-- begin DATA BLOCK --

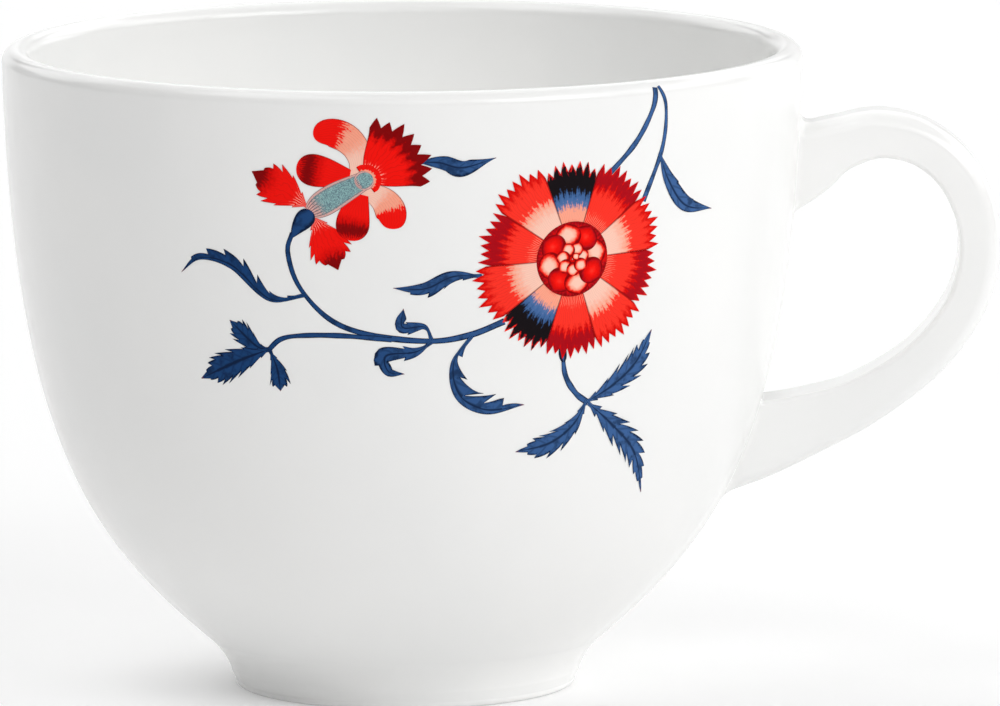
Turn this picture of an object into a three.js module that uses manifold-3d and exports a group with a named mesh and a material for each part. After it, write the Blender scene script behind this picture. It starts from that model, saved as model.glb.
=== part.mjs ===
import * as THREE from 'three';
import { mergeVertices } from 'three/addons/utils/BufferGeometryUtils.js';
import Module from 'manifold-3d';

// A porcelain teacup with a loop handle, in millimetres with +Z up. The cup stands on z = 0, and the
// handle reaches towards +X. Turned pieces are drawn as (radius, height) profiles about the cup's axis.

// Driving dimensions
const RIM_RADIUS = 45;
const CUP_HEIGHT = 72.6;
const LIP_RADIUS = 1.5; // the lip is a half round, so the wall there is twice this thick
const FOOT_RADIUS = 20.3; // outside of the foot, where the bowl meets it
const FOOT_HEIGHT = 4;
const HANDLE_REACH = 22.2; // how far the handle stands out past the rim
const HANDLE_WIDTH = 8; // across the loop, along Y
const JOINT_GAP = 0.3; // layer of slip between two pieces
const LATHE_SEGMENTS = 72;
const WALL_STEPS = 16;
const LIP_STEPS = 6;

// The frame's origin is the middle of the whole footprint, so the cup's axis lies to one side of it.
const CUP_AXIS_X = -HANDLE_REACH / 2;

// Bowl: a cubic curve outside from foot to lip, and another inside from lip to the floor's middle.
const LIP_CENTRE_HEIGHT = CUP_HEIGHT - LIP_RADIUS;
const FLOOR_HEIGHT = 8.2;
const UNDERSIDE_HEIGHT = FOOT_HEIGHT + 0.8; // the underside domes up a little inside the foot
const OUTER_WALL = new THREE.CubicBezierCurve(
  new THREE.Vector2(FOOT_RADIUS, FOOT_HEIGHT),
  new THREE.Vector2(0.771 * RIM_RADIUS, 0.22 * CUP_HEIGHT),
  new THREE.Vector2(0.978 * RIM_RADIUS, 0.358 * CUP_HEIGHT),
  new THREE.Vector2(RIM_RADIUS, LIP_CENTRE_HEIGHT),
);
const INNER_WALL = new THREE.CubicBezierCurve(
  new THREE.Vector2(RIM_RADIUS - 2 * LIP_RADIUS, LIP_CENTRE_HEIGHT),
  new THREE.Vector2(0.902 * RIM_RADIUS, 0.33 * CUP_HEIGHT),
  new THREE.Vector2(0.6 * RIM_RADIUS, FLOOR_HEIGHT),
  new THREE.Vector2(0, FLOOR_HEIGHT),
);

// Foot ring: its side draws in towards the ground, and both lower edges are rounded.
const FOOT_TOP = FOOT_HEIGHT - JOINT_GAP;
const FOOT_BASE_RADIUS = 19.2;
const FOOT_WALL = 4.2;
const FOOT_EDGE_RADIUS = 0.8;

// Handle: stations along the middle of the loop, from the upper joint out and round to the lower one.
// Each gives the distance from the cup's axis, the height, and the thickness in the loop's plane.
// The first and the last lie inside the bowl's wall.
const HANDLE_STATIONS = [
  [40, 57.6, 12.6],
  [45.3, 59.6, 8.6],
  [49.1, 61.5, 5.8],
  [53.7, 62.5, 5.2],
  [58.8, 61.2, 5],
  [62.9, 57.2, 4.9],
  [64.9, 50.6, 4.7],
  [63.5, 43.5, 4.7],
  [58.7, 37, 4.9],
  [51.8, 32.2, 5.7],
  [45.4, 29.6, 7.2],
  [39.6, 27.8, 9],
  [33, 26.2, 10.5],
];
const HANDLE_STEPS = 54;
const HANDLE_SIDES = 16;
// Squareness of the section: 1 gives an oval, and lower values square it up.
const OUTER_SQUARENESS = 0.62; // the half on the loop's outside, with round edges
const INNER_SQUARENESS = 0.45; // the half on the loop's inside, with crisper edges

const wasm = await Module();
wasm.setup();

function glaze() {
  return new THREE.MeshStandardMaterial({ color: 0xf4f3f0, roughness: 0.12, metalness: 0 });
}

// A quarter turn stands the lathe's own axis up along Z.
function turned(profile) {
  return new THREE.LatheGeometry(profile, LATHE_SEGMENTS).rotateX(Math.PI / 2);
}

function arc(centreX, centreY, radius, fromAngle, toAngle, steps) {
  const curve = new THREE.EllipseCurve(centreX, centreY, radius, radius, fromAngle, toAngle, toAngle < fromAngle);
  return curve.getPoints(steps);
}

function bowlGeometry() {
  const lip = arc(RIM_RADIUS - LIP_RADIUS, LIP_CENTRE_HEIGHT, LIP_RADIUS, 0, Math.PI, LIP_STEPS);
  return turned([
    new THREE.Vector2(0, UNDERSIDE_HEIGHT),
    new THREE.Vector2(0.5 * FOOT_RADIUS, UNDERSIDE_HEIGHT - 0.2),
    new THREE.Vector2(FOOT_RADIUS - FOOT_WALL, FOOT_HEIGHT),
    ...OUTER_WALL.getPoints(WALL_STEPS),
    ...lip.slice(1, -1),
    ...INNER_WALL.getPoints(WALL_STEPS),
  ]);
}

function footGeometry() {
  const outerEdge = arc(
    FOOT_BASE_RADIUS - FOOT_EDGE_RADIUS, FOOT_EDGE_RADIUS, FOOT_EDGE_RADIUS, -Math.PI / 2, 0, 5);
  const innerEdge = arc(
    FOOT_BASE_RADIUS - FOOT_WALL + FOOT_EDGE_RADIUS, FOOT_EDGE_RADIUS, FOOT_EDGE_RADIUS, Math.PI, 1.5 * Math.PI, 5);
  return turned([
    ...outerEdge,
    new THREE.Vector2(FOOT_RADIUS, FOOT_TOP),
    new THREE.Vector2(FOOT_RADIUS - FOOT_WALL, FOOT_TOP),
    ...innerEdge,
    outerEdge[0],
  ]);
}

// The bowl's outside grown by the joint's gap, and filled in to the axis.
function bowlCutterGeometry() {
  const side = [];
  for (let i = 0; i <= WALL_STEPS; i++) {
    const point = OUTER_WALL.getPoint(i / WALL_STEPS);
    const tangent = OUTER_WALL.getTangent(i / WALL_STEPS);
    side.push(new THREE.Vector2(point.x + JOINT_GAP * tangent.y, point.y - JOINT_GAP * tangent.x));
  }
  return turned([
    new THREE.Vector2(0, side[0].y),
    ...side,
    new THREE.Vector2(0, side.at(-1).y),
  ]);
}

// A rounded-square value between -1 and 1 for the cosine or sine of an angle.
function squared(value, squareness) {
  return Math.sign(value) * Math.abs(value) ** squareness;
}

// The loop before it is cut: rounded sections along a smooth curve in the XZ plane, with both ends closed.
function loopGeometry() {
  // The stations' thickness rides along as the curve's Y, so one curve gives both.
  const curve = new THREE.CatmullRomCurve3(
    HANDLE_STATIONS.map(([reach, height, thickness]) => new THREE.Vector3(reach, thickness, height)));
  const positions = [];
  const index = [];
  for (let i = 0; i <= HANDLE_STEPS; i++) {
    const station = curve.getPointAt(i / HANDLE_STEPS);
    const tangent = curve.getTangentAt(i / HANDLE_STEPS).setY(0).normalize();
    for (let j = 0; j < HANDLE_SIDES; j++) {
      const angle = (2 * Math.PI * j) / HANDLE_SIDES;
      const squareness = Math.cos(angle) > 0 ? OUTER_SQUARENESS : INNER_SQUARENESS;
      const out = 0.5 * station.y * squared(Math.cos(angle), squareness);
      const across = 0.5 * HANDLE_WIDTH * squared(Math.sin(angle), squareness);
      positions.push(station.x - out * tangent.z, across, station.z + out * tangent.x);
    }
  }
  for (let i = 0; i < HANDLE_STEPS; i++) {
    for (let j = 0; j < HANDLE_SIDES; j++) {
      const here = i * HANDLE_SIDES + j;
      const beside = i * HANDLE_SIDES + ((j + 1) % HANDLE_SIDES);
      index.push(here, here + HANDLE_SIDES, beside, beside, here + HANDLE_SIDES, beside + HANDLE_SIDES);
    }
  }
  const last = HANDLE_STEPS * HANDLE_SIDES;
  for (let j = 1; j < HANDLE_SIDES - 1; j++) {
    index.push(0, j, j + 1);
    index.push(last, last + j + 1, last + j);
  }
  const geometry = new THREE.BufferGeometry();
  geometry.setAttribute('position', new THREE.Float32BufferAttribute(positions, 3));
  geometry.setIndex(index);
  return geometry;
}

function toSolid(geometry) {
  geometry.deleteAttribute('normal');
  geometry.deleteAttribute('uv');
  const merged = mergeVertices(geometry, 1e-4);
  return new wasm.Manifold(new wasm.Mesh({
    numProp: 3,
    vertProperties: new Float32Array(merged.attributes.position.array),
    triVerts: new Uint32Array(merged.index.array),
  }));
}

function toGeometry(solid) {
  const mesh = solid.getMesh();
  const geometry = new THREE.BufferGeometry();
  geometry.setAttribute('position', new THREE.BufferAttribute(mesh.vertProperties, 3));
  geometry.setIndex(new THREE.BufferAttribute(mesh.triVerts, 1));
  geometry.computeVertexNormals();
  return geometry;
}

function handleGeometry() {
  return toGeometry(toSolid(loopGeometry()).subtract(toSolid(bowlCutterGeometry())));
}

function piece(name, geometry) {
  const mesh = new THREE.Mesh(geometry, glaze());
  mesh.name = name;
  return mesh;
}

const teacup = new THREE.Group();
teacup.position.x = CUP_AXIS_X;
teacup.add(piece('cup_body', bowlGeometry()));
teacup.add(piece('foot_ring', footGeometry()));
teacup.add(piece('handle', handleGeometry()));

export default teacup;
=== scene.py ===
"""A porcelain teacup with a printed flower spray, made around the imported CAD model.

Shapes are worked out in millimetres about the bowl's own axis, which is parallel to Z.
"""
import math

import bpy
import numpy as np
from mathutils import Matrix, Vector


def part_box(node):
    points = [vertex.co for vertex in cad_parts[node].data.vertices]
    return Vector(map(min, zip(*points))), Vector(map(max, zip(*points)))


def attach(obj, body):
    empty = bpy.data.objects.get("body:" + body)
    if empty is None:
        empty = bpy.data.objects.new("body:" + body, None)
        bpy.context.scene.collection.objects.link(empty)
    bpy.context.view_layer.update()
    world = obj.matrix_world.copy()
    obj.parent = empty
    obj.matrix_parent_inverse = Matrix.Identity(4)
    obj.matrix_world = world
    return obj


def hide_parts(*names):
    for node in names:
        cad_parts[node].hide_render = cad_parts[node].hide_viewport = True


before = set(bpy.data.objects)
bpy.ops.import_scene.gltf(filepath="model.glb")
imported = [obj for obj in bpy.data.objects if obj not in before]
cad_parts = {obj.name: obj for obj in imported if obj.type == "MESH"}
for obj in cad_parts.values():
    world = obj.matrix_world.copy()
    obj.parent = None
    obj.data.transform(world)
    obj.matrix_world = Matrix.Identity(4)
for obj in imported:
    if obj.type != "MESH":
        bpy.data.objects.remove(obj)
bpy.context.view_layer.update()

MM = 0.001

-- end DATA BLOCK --

--- EXERCISE DESCRIPTION ---
Only the lines running from the line with "const teacup = new THREE.Group();" through the line with "obj.matrix_parent_inverse = Matrix.Identity(4)" should be repeated, exactly and with both ends kept.

--- TASK OUTPUT ---
const teacup = new THREE.Group();
teacup.position.x = CUP_AXIS_X;
teacup.add(piece('cup_body', bowlGeometry()));
teacup.add(piece('foot_ring', footGeometry()));
teacup.add(piece('handle', handleGeometry()));

export default teacup;
=== scene.py ===
"""A porcelain teacup with a printed flower spray, made around the imported CAD model.

Shapes are worked out in millimetres about the bowl's own axis, which is parallel to Z.
"""
import math

import bpy
import numpy as np
from mathutils import Matrix, Vector


def part_box(node):
    points = [vertex.co for vertex in cad_parts[node].data.vertices]
    return Vector(map(min, zip(*points))), Vector(map(max, zip(*points)))


def attach(obj, body):
    empty = bpy.data.objects.get("body:" + body)
    if empty is None:
        empty = bpy.data.objects.new("body:" + body, None)
        bpy.context.scene.collection.objects.link(empty)
    bpy.context.view_layer.update()
    world = obj.matrix_world.copy()
    obj.parent = empty
    obj.matrix_parent_inverse = Matrix.Identity(4)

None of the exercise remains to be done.